■ Given task
Using the listing below, copy every line that mentions "with".

(JSON records of objects)

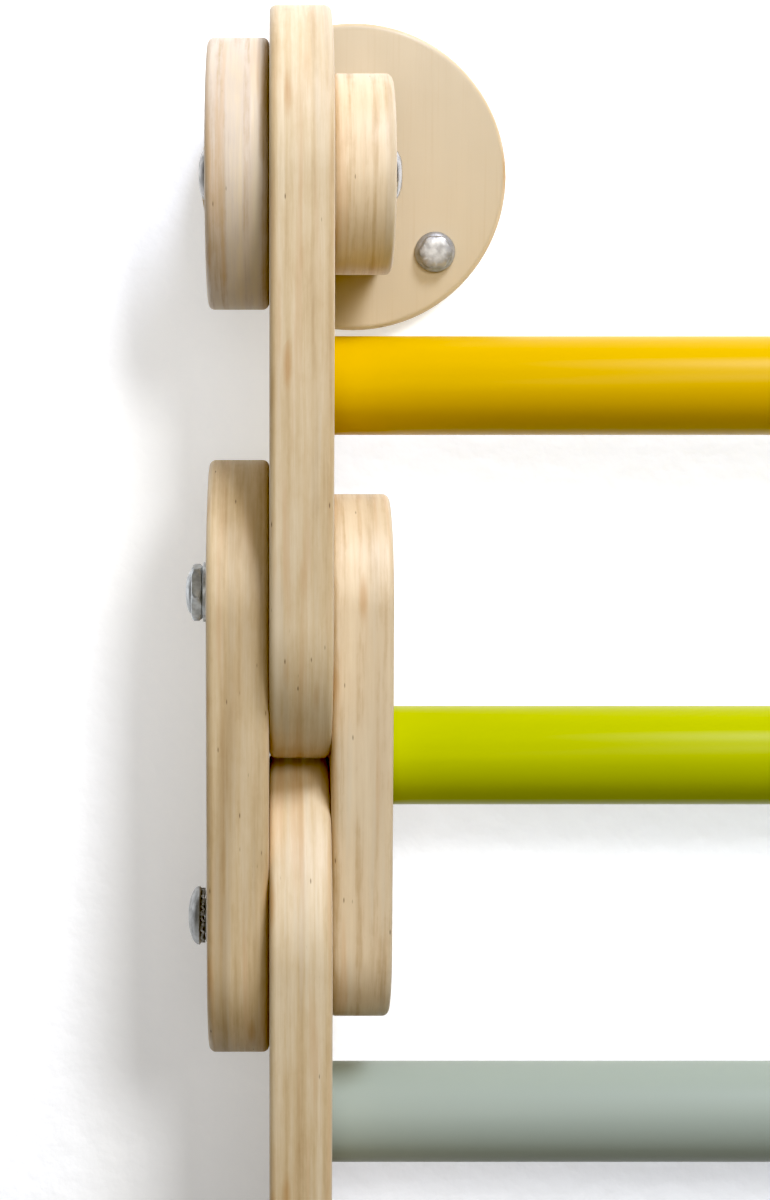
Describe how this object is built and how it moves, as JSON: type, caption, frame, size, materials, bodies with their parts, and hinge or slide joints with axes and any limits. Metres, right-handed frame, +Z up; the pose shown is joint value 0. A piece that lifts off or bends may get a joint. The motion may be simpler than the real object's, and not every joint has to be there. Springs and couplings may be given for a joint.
{
  "type": "climbing frame",
  "caption": "Wall-hung climbing frame: chains of round-ended plywood links and plates, bolted so that they pivot, carry painted rungs and hang from round wall flanges.",
  "frame": {"origin": "on the wall, midway between the flanges and level with their centres and with the top pivots", "axes": "+X along the rungs to the viewer's right, +Y into the wall, +Z up"},
  "size_m": [0.7274, 0.121, 0.456],
  "materials": {
    "wall_flange_left": "clear satin lacquer on birch plywood, layers showing at the edges",
    "bracket_tongue_left": "clear satin lacquer on birch plywood, layers showing at the edges",
    "bracket_cover_left": "clear satin lacquer on birch plywood, layers showing at the edges",
    "wall_screw_lower_left": "bright zinc plate",
    "wall_screw_upper_left": "bright zinc plate",
    "bracket_sleeve_nut_left": "bright zinc plate",
    "bracket_screw_left": "bright zinc plate",
    "wall_flange_right": "clear satin lacquer on birch plywood, layers showing at the edges",
    "bracket_tongue_right": "clear satin lacquer on birch plywood, layers showing at the edges",
    "bracket_cover_right": "clear satin lacquer on birch plywood, layers showing at the edges",
    "wall_screw_lower_right": "bright zinc plate",
    "wall_screw_upper_right": "bright zinc plate",
    "bracket_sleeve_nut_right": "bright zinc plate",
    "bracket_screw_right": "bright zinc plate",
    "link_1_left": "clear satin lacquer on birch plywood, layers showing at the edges",
    "link_1_right": "clear satin lacquer on birch plywood, layers showing at the edges",
    "rung_1": "satin yellow lacquer on a turned beech rod",
    "outer_plate_1_left": "clear satin lacquer on birch plywood, layers showing at the edges",
    "inner_plate_1_left": "clear satin lacquer on birch plywood, layers showing at the edges",
    "upper_bolt_1_left": "bright zinc plate",
    "nut_washer_1_left": "bright zinc plate",
    "cap_nut_1_left": "bright zinc plate",
    "lower_bolt_1_left": "bright zinc plate",
    "plain_washer_1_left": "bright zinc plate",
    "lock_washer_1_left": "bright zinc plate",
    "round_nut_1_left": "bright zinc plate",
    "outer_plate_1_right": "clear satin lacquer on birch plywood, layers showing at the edges",
    "inner_plate_1_right": "clear satin lacquer on birch plywood, layers showing at the edges",
    "upper_bolt_1_right": "bright zinc plate",
    "nut_washer_1_right": "bright zinc plate",
    "cap_nut_1_right": "bright zinc plate",
    "lower_bolt_1_right": "bright zinc plate",
    "plain_washer_1_right": "bright zinc plate",
    "lock_washer_1_right": "bright zinc plate",
    "round_nut_1_right": "bright zinc plate",
    "rung_2": "satin lime green lacquer on a turned beech rod",
    "link_2_left": "clear satin lacquer on birch plywood, layers showing at the edges",
    "link_2_right": "clear satin lacquer on birch plywood, layers showing at the edges",
    "rung_3": "satin sage grey lacquer on a turned beech rod"
  },
  "bodies": {
    "wall_brackets": {"wall_flange_left": "wall_flange_left", "bracket_tongue_left": "bracket_tongue_left", "bracket_cover_left": "bracket_cover_left", "wall_screw_lower_left": "wall_screw_lower_left", "wall_screw_upper_left": "wall_screw_upper_left", "bracket_sleeve_nut_left": "bracket_sleeve_nut_left", "bracket_screw_left": "bracket_screw_left", "wall_flange_right": "wall_flange_right", "bracket_tongue_right": "bracket_tongue_right", "bracket_cover_right": "bracket_cover_right", "wall_screw_lower_right": "wall_screw_lower_right", "wall_screw_upper_right": "wall_screw_upper_right", "bracket_sleeve_nut_right": "bracket_sleeve_nut_right", "bracket_screw_right": "bracket_screw_right"},
    "link_1": {"link_1_left": "link_1_left", "link_1_right": "link_1_right", "rung_1": "rung_1"},
    "plates_1": {"outer_plate_1_left": "outer_plate_1_left", "inner_plate_1_left": "inner_plate_1_left", "upper_bolt_1_left": "upper_bolt_1_left", "nut_washer_1_left": "nut_washer_1_left", "cap_nut_1_left": "cap_nut_1_left", "lower_bolt_1_left": "lower_bolt_1_left", "plain_washer_1_left": "plain_washer_1_left", "lock_washer_1_left": "lock_washer_1_left", "round_nut_1_left": "round_nut_1_left", "outer_plate_1_right": "outer_plate_1_right", "inner_plate_1_right": "inner_plate_1_right", "upper_bolt_1_right": "upper_bolt_1_right", "nut_washer_1_right": "nut_washer_1_right", "cap_nut_1_right": "cap_nut_1_right", "lower_bolt_1_right": "lower_bolt_1_right", "plain_washer_1_right": "plain_washer_1_right", "lock_washer_1_right": "lock_washer_1_right", "round_nut_1_right": "round_nut_1_right", "rung_2": "rung_2"},
    "link_2": {"link_2_left": "link_2_left", "link_2_right": "link_2_right", "rung_3": "rung_3"}
  },
  "joints": [
    {"name": "top_pivot", "type": "hinge", "parent": "wall_brackets", "child": "link_1", "pos_m": [0, -0.071, 0], "axis": [-1, 0, 0], "range_deg": [0, 90]},
    {"name": "upper_pivot_1", "type": "hinge", "parent": "link_1", "child": "plates_1", "pos_m": [0, -0.071, -0.127], "axis": [-1, 0, 0], "range_deg": [-75, 90]},
    {"name": "lower_pivot_1", "type": "hinge", "parent": "plates_1", "child": "link_2", "pos_m": [0, -0.071, -0.229], "axis": [1, 0, 0], "range_deg": [-90, 90]}
  ]
}
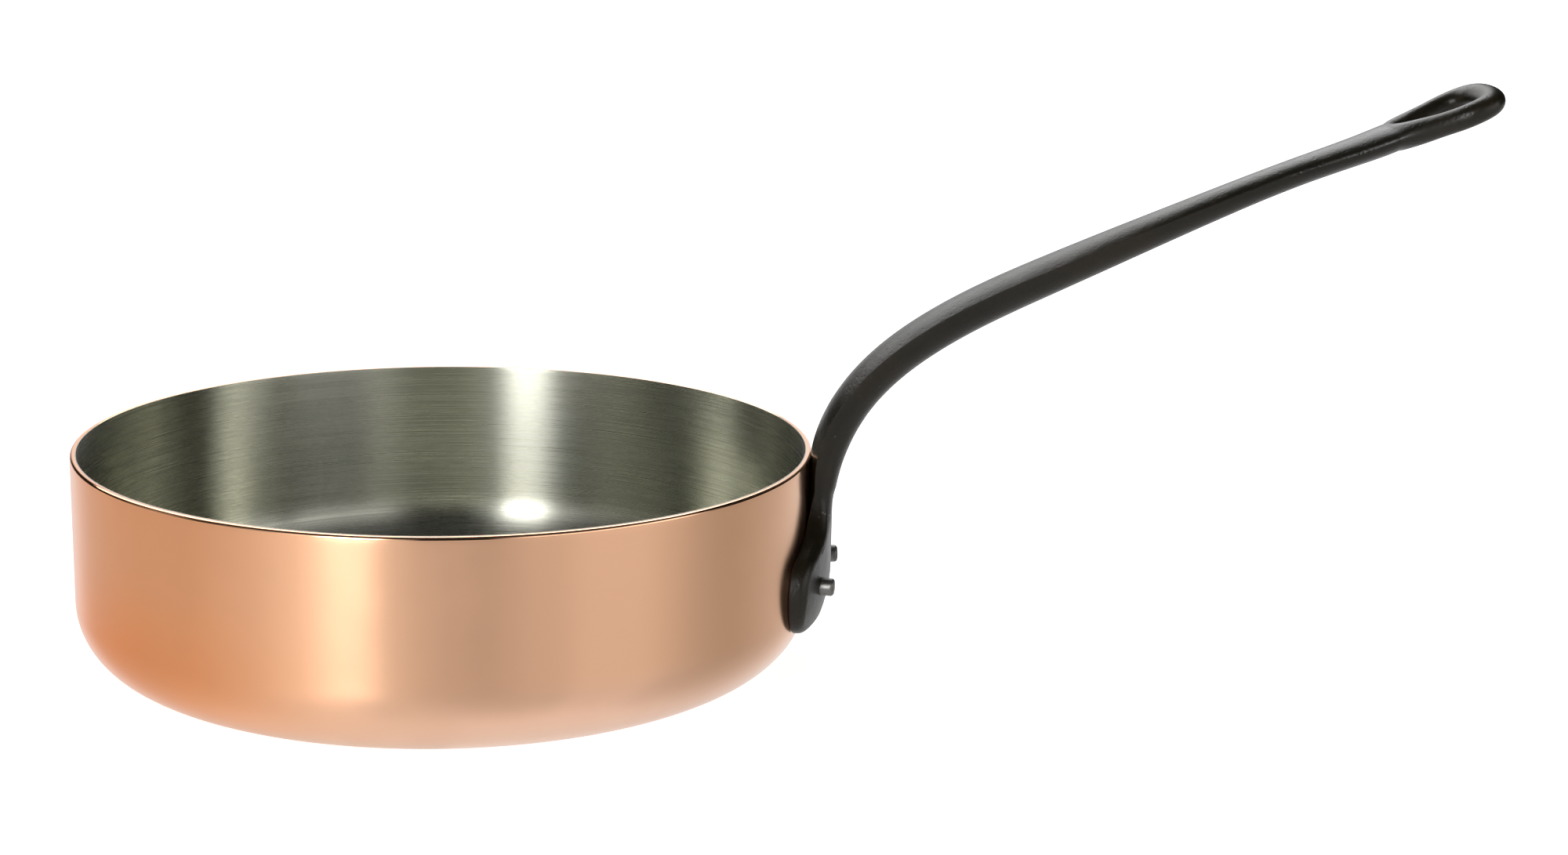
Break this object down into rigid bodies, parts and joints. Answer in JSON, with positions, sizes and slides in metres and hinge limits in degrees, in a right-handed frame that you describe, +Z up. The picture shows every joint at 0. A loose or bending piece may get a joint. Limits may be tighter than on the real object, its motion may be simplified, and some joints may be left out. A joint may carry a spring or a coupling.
{
  "type": "saute pan",
  "caption": "Wide shallow straight-sided copper pan with a bonded steel lining and a long riveted cast-iron handle that ends in a hanging loop.",
  "frame": {"origin": "centre of the flat base, on the surface the pan stands on", "axes": "+Z up through the open mouth, +X along the handle away from the pan"},
  "size_m": [0.4529, 0.24, 0.1953],
  "materials": {
    "copper": "polished copper with a soft satin sheen",
    "lining_steel": "stainless steel brushed round the wall",
    "cast_iron": "black as-cast iron with a light oiled sheen",
    "rivet_steel": "dull grey stainless steel"
  },
  "bodies": {
    "root": {"copper_body": "copper", "steel_lining": "lining_steel", "cast_iron_handle": "cast_iron", "rivet_left": "rivet_steel", "rivet_right": "rivet_steel"}
  },
  "joints": []
}
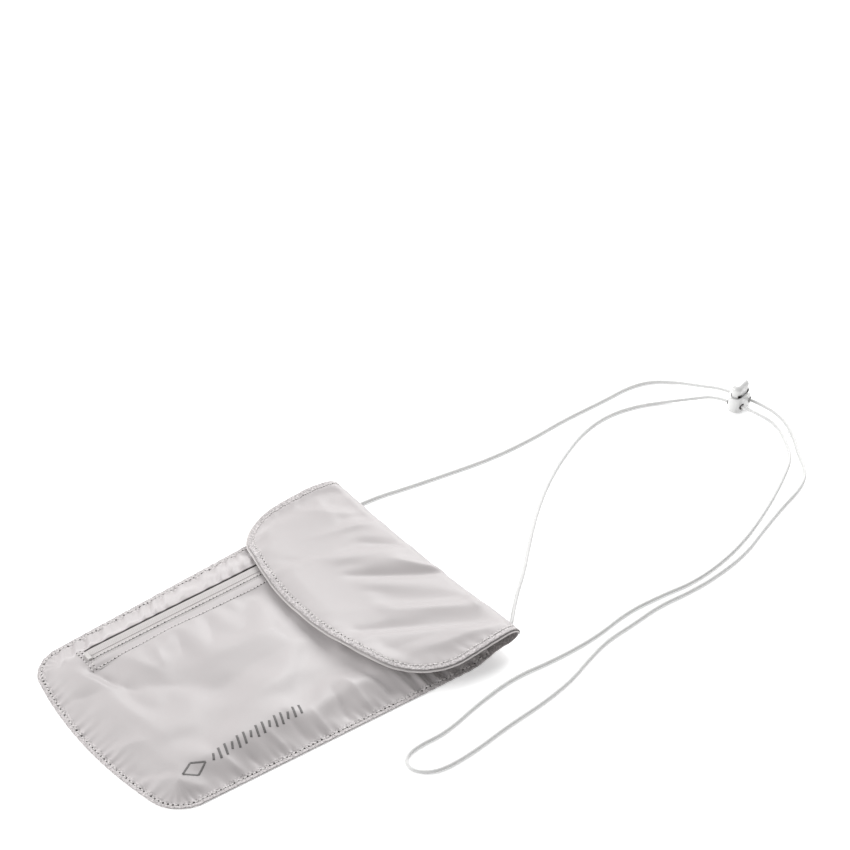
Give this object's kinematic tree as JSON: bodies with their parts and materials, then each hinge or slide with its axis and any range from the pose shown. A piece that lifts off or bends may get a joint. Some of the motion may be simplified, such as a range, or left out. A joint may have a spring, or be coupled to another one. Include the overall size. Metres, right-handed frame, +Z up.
{
  "type": "neck pouch wallet",
  "caption": "Flat nylon travel pouch with a fold-over flap, a zipped front pocket and a neck cord with a sprung cord lock, lying on its back.",
  "frame": {"origin": "middle of the pouch's footprint, on the surface it lies on", "axes": "+Y from the foot of the pouch to the fold of its flap, +Z up out of the front panel, +X to the right seen from the front"},
  "size_m": [0.196, 0.4418, 0.0168],
  "materials": {
    "shell_nylon": "satin woven nylon, pale stone grey",
    "lining_nylon": "thin woven lining, pale grey",
    "zip_tape": "woven polyester tape, pale grey",
    "zip_coil": "nylon coil, pale grey",
    "slider_metal": "enamelled die-cast zinc, pale grey",
    "touch_tape": "hook and loop tape, pale grey",
    "cord_white": "braided round cord, white",
    "lock_plastic": "moulded acetal, white",
    "spring_steel": "drawn steel wire"
  },
  "bodies": {
    "pouch": {"back_panel": "shell_nylon", "front_panel": "shell_nylon", "pocket_liner": "lining_nylon", "mouth_hem": "shell_nylon", "zip_tape_left": "zip_tape", "zip_tape_right": "zip_tape", "zip_coil_left": "zip_coil", "zip_coil_right": "zip_coil", "zip_bottom_stop": "slider_metal", "zip_top_stop": "slider_metal", "loop_patch": "touch_tape", "cord_anchor_left": "shell_nylon", "cord_anchor_right": "shell_nylon", "neck_cord": "cord_white"},
    "fold": {"fold_strip": "shell_nylon"},
    "flap": {"flap_outer": "shell_nylon", "flap_lining": "lining_nylon", "hook_patch": "touch_tape"},
    "slider": {"zip_slider": "slider_metal"},
    "pull": {"pull_tab": "slider_metal"},
    "lock": {"lock_barrel": "lock_plastic", "lock_spring": "spring_steel"},
    "button": {"lock_button": "lock_plastic"}
  },
  "joints": [
    {"name": "fold_hinge", "type": "hinge", "parent": "pouch", "child": "fold", "pos_m": [0, 0.1006, 0.001], "axis": [-1, 0, 0], "range_deg": [0, 75]},
    {"name": "flap_crease", "type": "hinge", "parent": "fold", "child": "flap", "pos_m": [0, 0.1006, 0.0119], "axis": [-1, 0, 0], "range_deg": [0, 75]},
    {"name": "zip_slide", "type": "slide", "parent": "pouch", "child": "slider", "axis": [0, -1, 0], "range_m": [0, 0.1395]},
    {"name": "pull_swing", "type": "hinge", "parent": "slider", "child": "pull", "pos_m": [-0.0445, 0.073, 0.0102], "axis": [0, 0, 1], "range_deg": [-35, 35]},
    {"name": "lock_slide", "type": "slide", "parent": "pouch", "child": "lock", "axis": [0.9659, 0.2588, 0], "range_m": [-0.0015, 0.003]},
    {"name": "button_press", "type": "slide", "parent": "lock", "child": "button", "axis": [0, 0, -1], "range_m": [0, 0.0016], "stiffness_N_per_m": 600, "springref_m": -0.001, "deforming": ["lock_spring"]}
  ],
  "couplings": [
    {"joint": "flap_crease", "follows": "fold_hinge", "ratio": 1}
  ]
}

■ Worked solution
Describe how this object is built and how it moves, as JSON: type, caption, frame, size, materials, bodies with their parts, and hinge or slide joints with axes and any limits. Metres, right-handed frame, +Z up; the pose shown is joint value 0. A piece that lifts off or bends may get a joint. The motion may be simpler than the real object's, and not every joint has to be there. Springs and couplings may be given for a joint.
  "frame": {"origin": "on the wall, midway between the flanges and level with their centres and with the top pivots", "axes": "+X along the rungs to the viewer's right, +Y into the wall, +Z up"},
Break this object down into rigid bodies, parts and joints. Answer in JSON, with positions, sizes and slides in metres and hinge limits in degrees, in a right-handed frame that you describe, +Z up. The picture shows every joint at 0. A loose or bending piece may get a joint. Limits may be tighter than on the real object, its motion may be simplified, and some joints may be left out. A joint may carry a spring or a coupling.
  "caption": "Wide shallow straight-sided copper pan with a bonded steel lining and a long riveted cast-iron handle that ends in a hanging loop.",
    "copper": "polished copper with a soft satin sheen",
    "cast_iron": "black as-cast iron with a light oiled sheen",
Give this object's kinematic tree as JSON: bodies with their parts and materials, then each hinge or slide with its axis and any range from the pose shown. A piece that lifts off or bends may get a joint. Some of the motion may be simplified, such as a range, or left out. A joint may have a spring, or be coupled to another one. Include the overall size. Metres, right-handed frame, +Z up.
  "caption": "Flat nylon travel pouch with a fold-over flap, a zipped front pocket and a neck cord with a sprung cord lock, lying on its back.",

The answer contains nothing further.